Nous montrerons que les soi-disant abus du monopole ne sont que les effets du développement, en sens négatif, du monopole légal ; qu’ils ne peuvent être séparés de leur principe, sans que ce principe soit ruiné ; conséquemment, qu’ils sont inaccessibles à la loi, et que toute répression à cet égard est arbitraire et injuste. De telle sorte que le monopole, principe constitutif de la société et condition de richesse, est en même temps et au même degré principe de spoliation et de paupérisme ; que plus on lui fait produire de bien, plus on en reçoit de mal ; que sans lui le progrès s’arrête, et qu’avec lui le travail s’immobilise et la civilisation s’évanouit.

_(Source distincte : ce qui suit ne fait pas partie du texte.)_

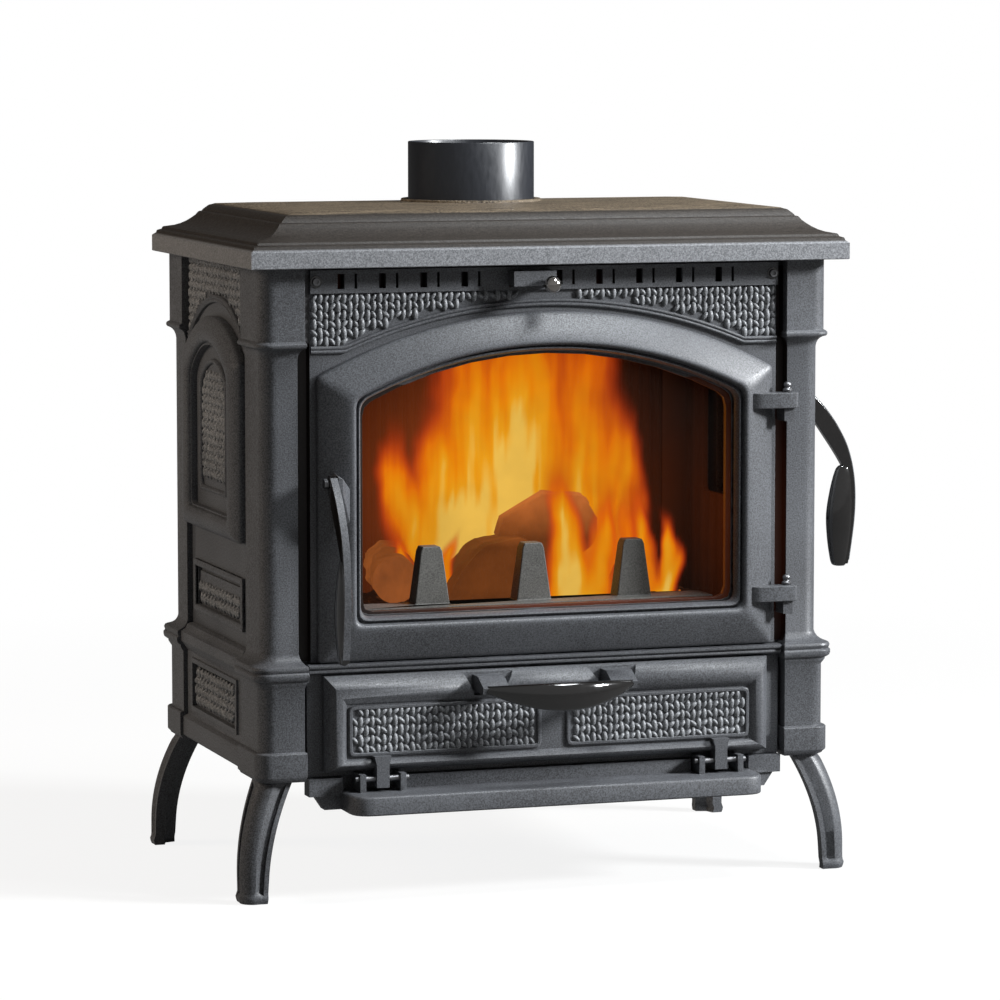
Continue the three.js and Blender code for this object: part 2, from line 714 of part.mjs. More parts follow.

§ I. — Nécessité du monopole.


Ainsi, le monopole est le terme fatal de la concurrence qui l’engendre par une négation incessante d’elle-même : cette génération du monopole en est déjà la justification. Car, puisque la concurrence est inhérente à la société comme le mouvement l’est aux êtres vivants, le monopole qui vient à sa suite, qui en est le but et la fin, et sans lequel la concurrence n’eût point été acceptée, le monopole est et demeurera légitime aussi longtemps que la concurrence, aussi longtemps que les procédés mécaniques et les combinaisons industrielles, aussi longtemps enfin que la division du travail et la constitution des valeurs seront des nécessités et des lois.

Donc, par le fait seul de sa génération logique, le monopole est justifié. Toutefois cette justification semblerait peu de chose et n’aboutirait qu’à faire rejeter plus énergiquement la concurrence, si le monopole ne pouvait à son tour se poser par lui-même, et comme principe.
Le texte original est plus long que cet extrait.